> _Set task_:
Only the lines from the first one through the line with "import math" should be printed, exactly as they appear.

> _Data supplied_:

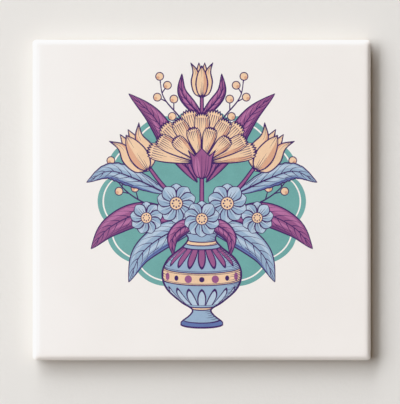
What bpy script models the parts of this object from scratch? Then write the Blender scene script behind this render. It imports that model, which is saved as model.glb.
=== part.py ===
"""Glazed ceramic wall tile, modelled upright against the wall that carries it.

The back lies in the plane y = 0 and the glazed face looks along -Y, with +Z up. The origin is the
middle of the back, where the tile is fixed. All lengths are in metres.
"""

import math

import bmesh
import bpy
from mathutils import Matrix, Vector

# Outline of the tile
WIDTH = 0.1524
HEIGHT = 0.1445
THICKNESS = 0.0064
CORNER_RADIUS = 0.0016

# Shoulder between the face and the sides. The face rolls over into a straight bevel, whose outer
# corner is lightly rounded. The higher the roll power, the later the roll leaves the face's plane.
ROLL_WIDTH = 0.0028
ROLL_POWER = 4.0
BEVEL_WIDTH = 0.0008
BEVEL_ANGLE = math.radians(31.5)
ARRIS_RADIUS = 0.00015

# Sides, which draw in towards the back, and the broken edge where they meet it
SIDE_DRAFT = 0.0004
BACK_CHAMFER = 0.0005

# Keyed back: shallow pockets between ribs, a plain border and a plain land in the middle
BORDER = 0.0050
POCKET_PITCH = 0.0142
RIB_WIDTH = 0.0022
POCKET_DEPTH = 0.0009
POCKET_DRAFT = 0.0006
LAND_CELLS = 2

# Fineness of the rounded parts, and the bend past which an edge is drawn sharp
CORNER_STEPS = 6
ROLL_STEPS = 6
ARRIS_STEPS = 3
SHARP_ANGLE = math.radians(30)

GLAZE_COLOUR = (0.880, 0.847, 0.823, 1.0)
GLAZE_ROUGHNESS = 0.12


def clear_scene():
    """Remove whatever the opened file holds."""
    for old in list(bpy.data.objects):
        bpy.data.objects.remove(old, do_unlink=True)


def glaze_material():
    """Glossy white glaze, as a Principled BSDF."""
    material = bpy.data.materials.new("white_glaze")
    material.use_nodes = True
    shader = material.node_tree.nodes["Principled BSDF"]
    shader.inputs["Base Color"].default_value = GLAZE_COLOUR
    shader.inputs["Roughness"].default_value = GLAZE_ROUGHNESS
    shader.inputs["Metallic"].default_value = 0.0
    material.diffuse_color = GLAZE_COLOUR
    return material


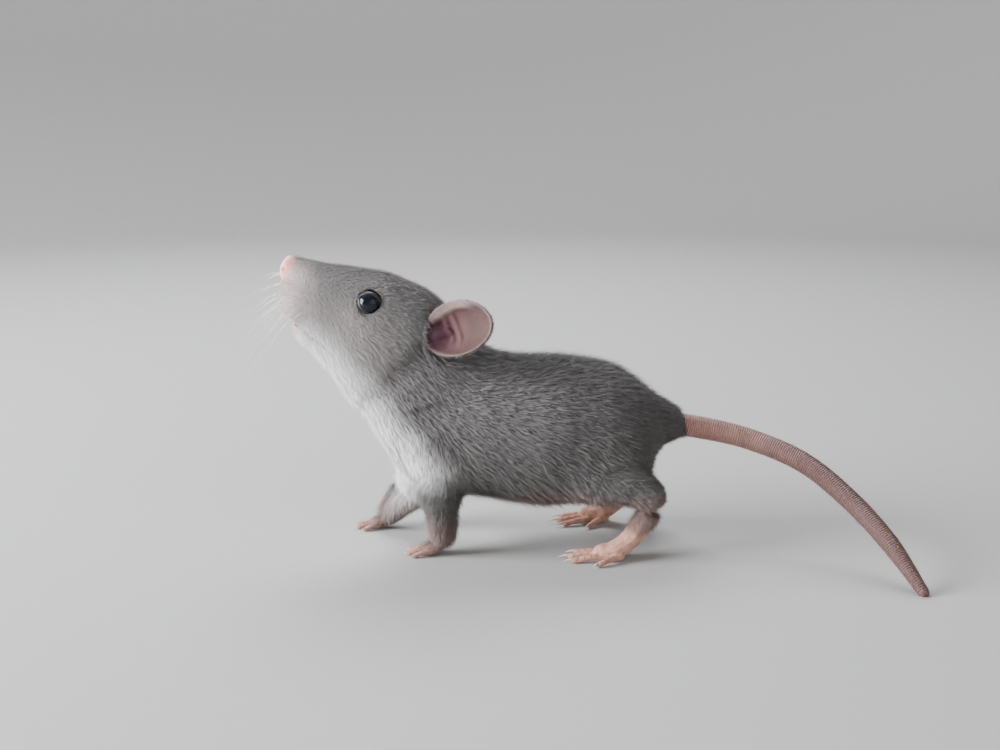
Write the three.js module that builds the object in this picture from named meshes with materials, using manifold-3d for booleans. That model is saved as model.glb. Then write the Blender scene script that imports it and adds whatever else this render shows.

> _Full output_:
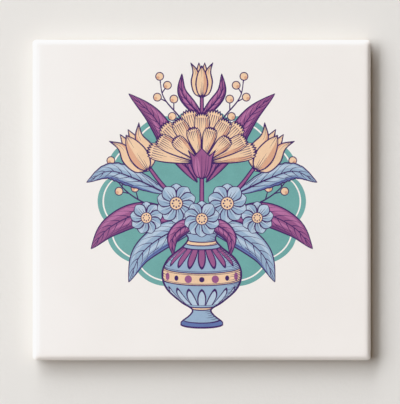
What bpy script models the parts of this object from scratch? Then write the Blender scene script behind this render. It imports that model, which is saved as model.glb.
=== part.py ===
"""Glazed ceramic wall tile, modelled upright against the wall that carries it.

The back lies in the plane y = 0 and the glazed face looks along -Y, with +Z up. The origin is the
middle of the back, where the tile is fixed. All lengths are in metres.
"""

import math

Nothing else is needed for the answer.